O filme tem sido esmiuçado e a verdade é que a dita metáfora tem peso. Para começar, o terror é desenvolvido perfeitamente. Nada é mostrado, fica tudo para a imaginação do espectador que, ao fim de 2 horas, não recebe nenhuma linearidade visual ou resposta. A ameaça da vez, na sua obscura manifestação, é uma representação de depressão, tendências suicidas, solidão, medos, demónios e o consequente desconhecido, que, como sabemos, é uma das maiores armas do cinema de terror. E, somando ao brilhante tratamento antagónico uma banda sonora pesada (porém, não original), um trabalho de câmara fechado, introspetivo e claustrofóbico e uma fotografia atenta às cores primárias, “Às Cegas” revela ser um filme minimamente competente.
A palavra aqui é “minimamente”, pois o maior problema é o guião do Eric Heisserer, que escreveu “O Primeiro Encontro”. A estrutura narrativa divide-se entre a atividade inicial, na qual a protagonista Malorie aprende a viver no cenário apocalíptico, e a segunda parte da trama, na qual observamos a personagem no seu futuro conflito. Uma abordagem puramente prejudicial para qualquer situação de tensão. “Deadpool”, de 2016, soube aplicar perfeitamente esta manobra de edição e argumento. Porém, quando sabemos exatamente onde estará a protagonista daqui a 1 hora, mais valia nem termos assistido àqueles minutos iniciais. Ficamos cientes da morte dos personagens secundários e jamais tememos a sério pela Sandra Bullock. As únicas surpresas apenas surgem no final. Existe, inclusive, uma escolha da personagem da Sandra Bullock que condiciona o desenrolar do arco de dois personagens, digamos assim. É algo explicado, mas torna-se (à falta de melhores termos) parolo e impensável.

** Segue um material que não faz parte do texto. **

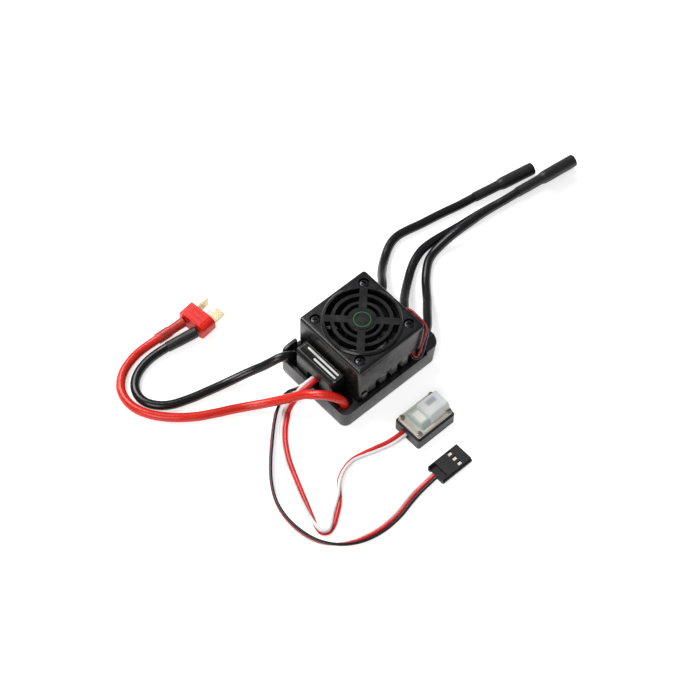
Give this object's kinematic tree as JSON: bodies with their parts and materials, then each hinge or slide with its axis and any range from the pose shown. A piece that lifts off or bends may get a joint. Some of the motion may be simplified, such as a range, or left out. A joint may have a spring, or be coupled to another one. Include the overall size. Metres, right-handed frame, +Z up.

O Trevante Rhodes tem ainda muito para mostrar. O ator de “Moonlight” provou a sua vontade de encarnar personagens e de se dedicar profundamente aos mesmos. Aqui, ele está bem, está muito carismático e a relação com a Sandra Bullock é genuína e bem construída.
O John Malkovich não interpreta um personagem muito diferente do que em “Horizonte Profundo – Desastre no Golfo”. O filme de 2016 é melhor, mas o ator está perfeitamente operante e à vontade, já que não é exigido grande coisa dele. Eu tendo a simpatizar bastante com personagens em cenários pós-apocalípticos quando estes discutem o seu racional sentido consequencial de sobrevivência, provocando um habitual debate no público. No entanto, o personagem devia mostrar mais tristeza e raiva por uma perda em particular.
A Sarah Paulson dá peso ao pouco tempo que tem. A Danielle Macdonald está incomodamente bem. O BD Wong não faz grande coisa, mas também nunca fez. O Tom Hollander, como tem feito, voltou-me a suscitar o interesse. Já o Lil Rel Howery foi um desperdício. Eu esperava que este fosse um alívio cómico funcional, já que gostei bastante dele em “Foge”. Todavia, o ator não tem oportunidade de ir além do típico nerd líder das cenas de exposição.
Para além disto, qualquer filme decorrente num apocalipse perde credibilidade quando uma mulher aparece perfeita e invariavelmente maquilhada e penteada ou quando o homem jamais tem uma barba desarranjada. A Susanne Bier provavelmente não viu “O Náufrago”. De seguida, como podemos verificar, trata-se de um filme no qual os personagens andam às cegas, onde, no entanto, algumas cenas do elenco parecem encenadas em demasia, retirando o realismo.